Wednesday, June 21, 2006

Capítulo 1 (Parte 6)

Dirigi-me com a minha “colega” para o quarto, entrámos e ela perguntou-me com vivacidade, - Ah! És jornalista!? Mas és mesmo ou estás cá infiltrada?- respondi-lhe, - eu não sou jornalista, trabalho em televisão ... sou produtora de televisão - ela retorquiu, - prontos, é o que estou a dizer, trabalhas na televisão és jornalista!
Ainda hoje, na cabeça das minhas companheiras de infortúnio não deixei de ser jornalista ... para a maioria das guardas também não deixei de ser jornalista. Com o tempo, a necessidade de transpor a barreira do silêncio foi tal, que escrevi vários artigos, alguns foram publicados e encontram-se neste livro.
Que me perdoem os jornalistas, eu só me aproximei desta profissão dentro da prisão de Tires pois como diz o velho ditado “a ocasião faz o ladrão”.
Regressámos ao quarto e apareceu a guarda prisional que tinha feito o conto de manhã cedo. Perguntou se precisávamos de alguma coisa e de seguida fechou a porta do quarto comigo lá dentro e com outras duas companheiras.
Perguntei, - Porque nos fecham cá dentro?- responderam-me, - vamos agora dizer-te as regras: Fecham as celas até às 10 horas mas se quiseres ficar do lado de fora ficas e podes ir para o convívio ou para o recreio se o abrirem. Depois abrem as portas, fazemos a limpeza da cela até à hora do conto e depois chamam para as marmitas . Comemos lavamos a loiça e vêm fechar as portas outra vez até às 2 e meia. Quem não trabalha tem que ficar mesmo cá dentro. Depois abrem as portas e fecham logo a seguir até às 4 horas ... quem quiser fica do lado de fora.
Depois a um quarto para as seis fazem outra vez o conto.

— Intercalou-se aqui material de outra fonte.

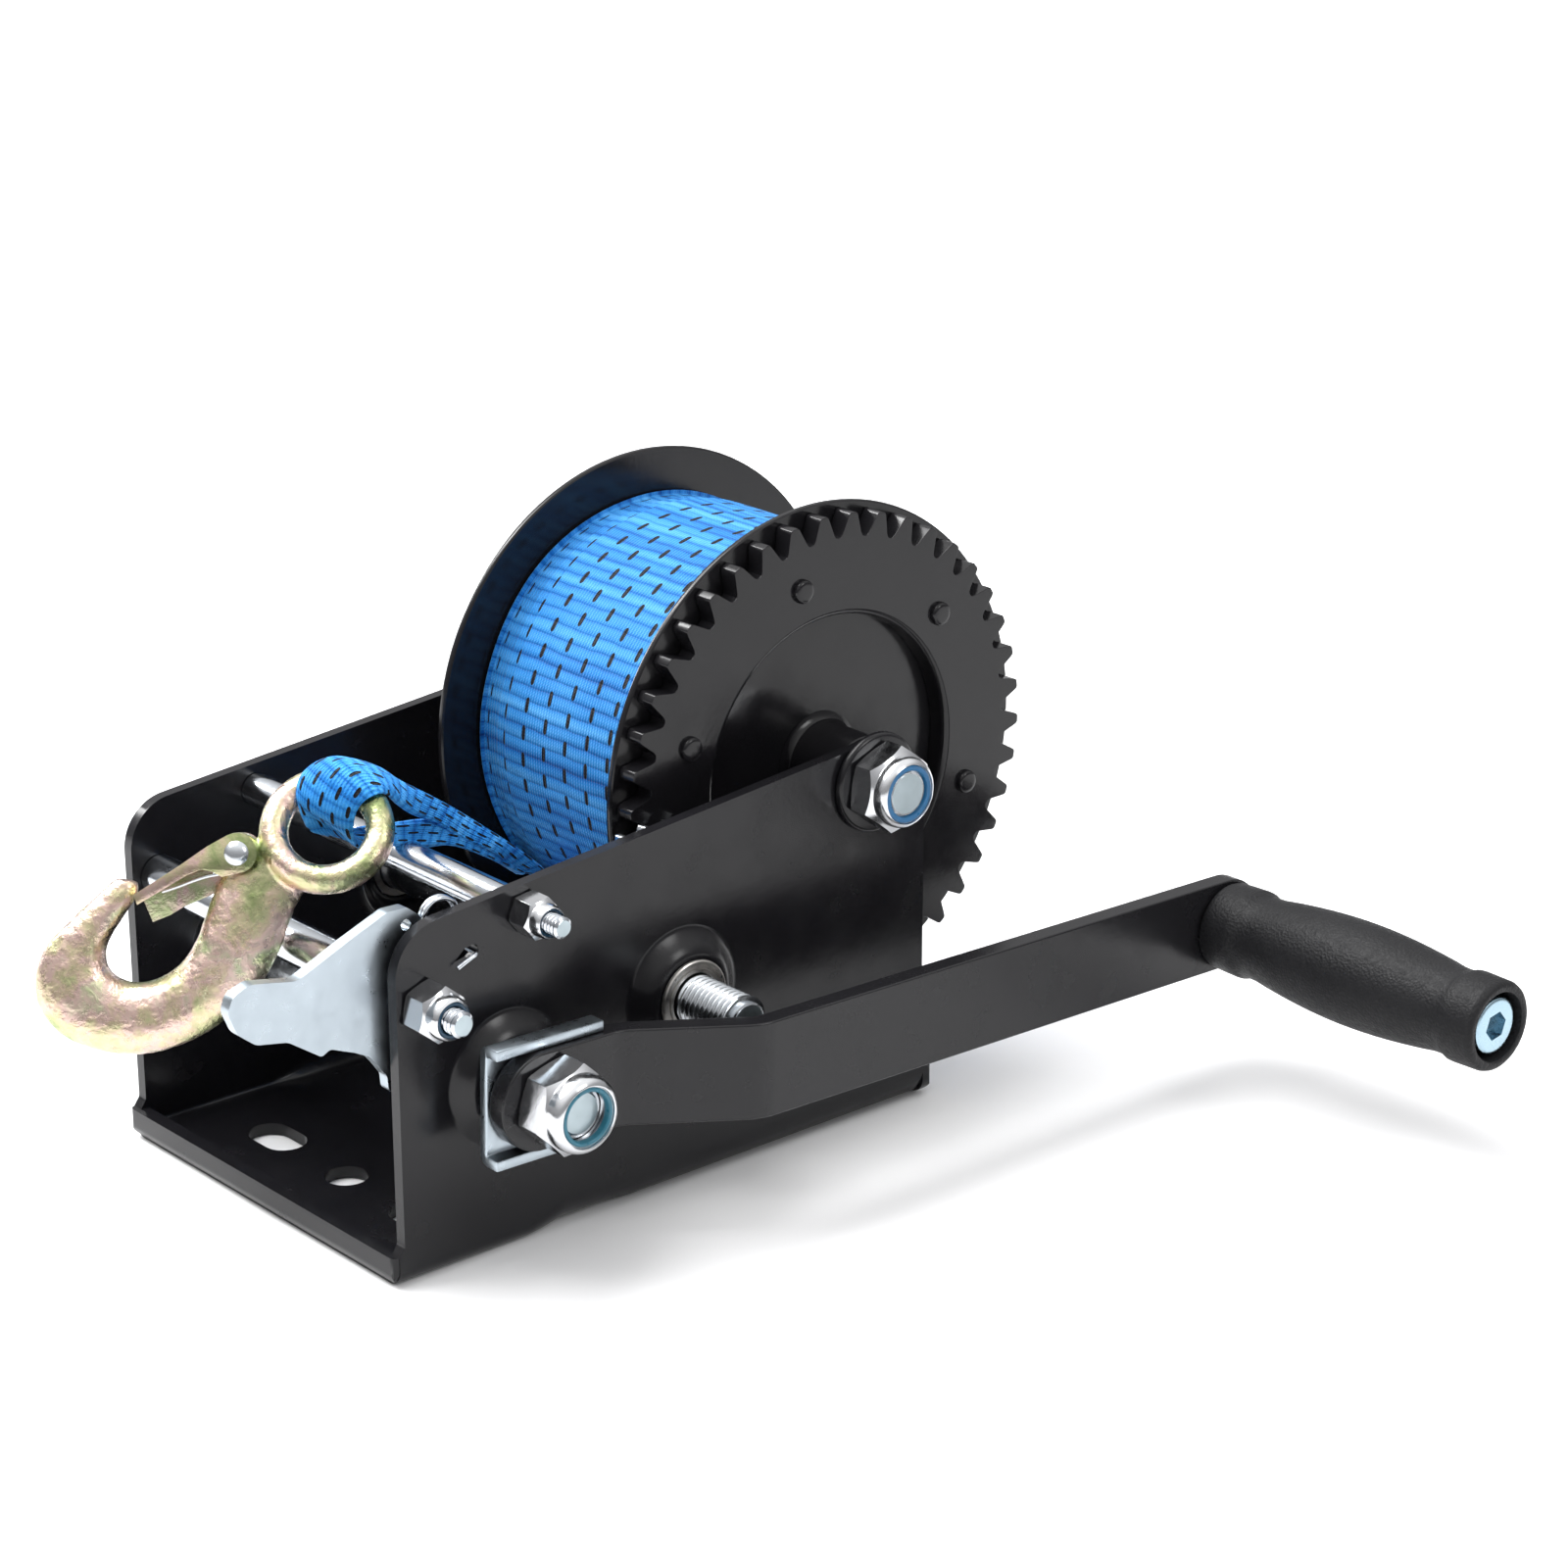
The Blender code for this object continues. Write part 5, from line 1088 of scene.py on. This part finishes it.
# ============================================================ ties and pawl
def build_ties():
    for tag, yz, r, t, af, h, x1, turn in (("upper", TIE_UP, 4.0, 2.5, 8.8, 9.4, 67.9, 8), ("lower", TIE_LOW, 5.0, 3.0, 11.4, 10.6, 68.4, 20)):
        bar = threaded("rod_" + tag, [(-58.6, -58.5, t - 0.5, False), (-58.1, -54.0, t, False), (-53.8, -50.8, t, False),
                                      (-50.7, 50.7, r, False), (50.8, 54.0, t, False), (54.2, x1 - 0.6, t, True),
                                      (x1 - 0.15, x1, t - 0.65, False)], yz, ZINC_ROD, 1.25 if tag == "lower" else 1.1, 0.5, 40)
        done(bar, "frame", "tie_rod_" + tag, slot="zinc")
        _, rt, top = lock_nut("rod_nut_%s" % tag, HALF_W + 0.3, h, af, t + 0.15, yz, "frame", "tie_nut_%s_near" % tag,
                              turn=math.radians(turn), collar_r=af / 2 * 0.9, r_top=t + (0.85 if tag == "upper" else 1.25))
        lock_ring("rod_ring_%s" % tag, top, t + 0.12, rt, yz, "frame", "tie_ring_%s_near" % tag, RING_DARK)
        plain_nut("rod_nut_far_%s" % tag, -HALF_W - 0.3 - 3.4, 3.4, 8.2 if tag == "upper" else 9.2, t + 0.15, yz, "frame", "tie_nut_%s_far" % tag, turn=0.21)


def build_pawl():
    pts = [(-46.6, 9.6), (-45.2, 13.0), (-40.5, 14.6), (-29.0, 12.2), (-16.0, 17.6), (-5.2, 21.7), (-0.2, 21.5),
           (3.2, 18.8), (5.4, 12.6), (10.0, 5.0), (16.2, -2.4), (19.4, -6.5), (18.15, -7.9), (13.6, -5.6),
           (6.6, -6.9), (4.6, -14.4), (7.0, -18.5), (5.6, -19.7), (3.4, -21.8), (0.6, -24.3), (-3.2, -21.5),
           (-6.6, -19.8), (-6.9, -16.2), (-9.4, -12.7), (-11.4, -10.2), (-15.2, -8.2), (-21.4, -5.6),
           (-23.6, -6.8), (-32.0, -1.0), (-40.0, 0.6), (-44.4, 4.2)]
    loop = round_poly(pts, [3, 3, 4, 5, 6, 3, 2, 2, 5, 8, 2, 0.4, 0.4, 4, 3, 4, 0.4, 0.4, 3, 1, 1.5, 2, 2, 2, 2, 3, 2, 1.2,
                            5, 4, 4], 6)
    done(plate("pawl_plate", [shift(loop, TIE_LOW), circle(5.2, 40, TIE_LOW), circle(1.3, 24, (TIE_LOW[0] - 0.6, TIE_LOW[1] + 17.6))],
               46.2, 49.2, ZINC_SHEET, bevel=0.3, segments=2), "pawl", "pawl_lever", slot="zinc")
    c = (-62.6, 82.3)
    pts = []
    for i in range(50):
        a = math.radians(-38 + 360 * i / 24)
        pts.append((50.05 - 1.15 * i / 24, c[0] + 4.4 * math.cos(a), c[1] + 4.4 * math.sin(a)))
    pts = list(reversed(pts))
    tail = [(50.1, -59.9, 76.9), (50.2, -58.6, 75.4), (50.8, -57.4, 74.6), (52.2, -57.0, 74.2), (54.2, -56.9, 74.0),
            (55.0, -57.4, 73.8), (55.2, -58.6, 73.5), (55.2, -62.4, 71.9)]
    wire = tube_mesh("toggle_wire", spline_pts(pts + tail, 3), 0.55, ZINC_ROD, 12)
    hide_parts("pawl_spring")
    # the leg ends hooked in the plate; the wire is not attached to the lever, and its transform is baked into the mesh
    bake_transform(wire)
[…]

Começam a chamar para as marmitas e a um quarto para as oito fecham-nos até de manhã.
Tentei consumir tudo isto mas de facto era impossível. A cabeça cansada, atordoada, sem roupa, sem escova de dentes, sem cigarros e todas as regras que me estavam a debitar pareciam-me estranhas, a terminologia que utilizavam era-me totalmente desconhecida.
Não fiz mais perguntas e deixei correr o dia para ver o que tudo aquilo queria dizer na prática.
Pensei com os meus botões, -
Marmitas, que raio é isto?
Dentro da cela as raparigas deitaram-se, ligaram a televisão e aconselharam-me a deitar e descansar um pouco. Foi o que tentei fazer mas era impossível. Os pensamentos atropelavam-se.... eu não queria pensar mas um turbilhão de pensamentos desordenados saltavam em catadupa dentro da minha cabeça, - Meu Deus, porque me está a acontecer isto ? Ai! Meu querido filho, minha querida mãe, meu querido pai ... mas como é possível isto estar a acontecer, meu Deus? Ai Deus tira-me deste pesadelo ... Ai minha Nossa Senhora protege o meu filho e os meus pais ... livra-os de todo mal ... diz-me quem são os meus inimigos .... eu não tenho inimigos, nunca tive, sempre fui uma privilegiada e agora .....
Assim passei a manhã, a tarde e a noite, deitada na cama a pensar enquanto as lágrimas corriam.
Na manhã seguinte chamaram-me histericamente ao microfone. Nem percebi o meu nome. Foi uma das companheiras que me avisou, - estão a chamar por ti, para ires ao escritório. Percorri o pavilhão com uma das jovens e parámos na porta do hall de entrada. Uma guarda prisional abriu a porta envidraçada, aos quadradinhos, uma nesga apenas, e informou, - Tens que estar pronta dento de 15 minutos!
Pensei – mas donde é que as guardas me conhecem … quem são elas para me tratarem por tu!? –
Claro que a minha educação não me permite tratar por tu pessoas que não conheço ou pessoas mais velhas a quem se deve guardar o devido respeito. Depois compreendi que tudo o que me foi ensinado ao longo da minha vida, ali naquele depósito de mulheres, não existe. Existe sim um processo de reeducação nivelado por baixo ao qual, o esforço e as energias para o confrontar, tem um preço demasiado alto pois estou a falar do mantimento da minha sanidade mental.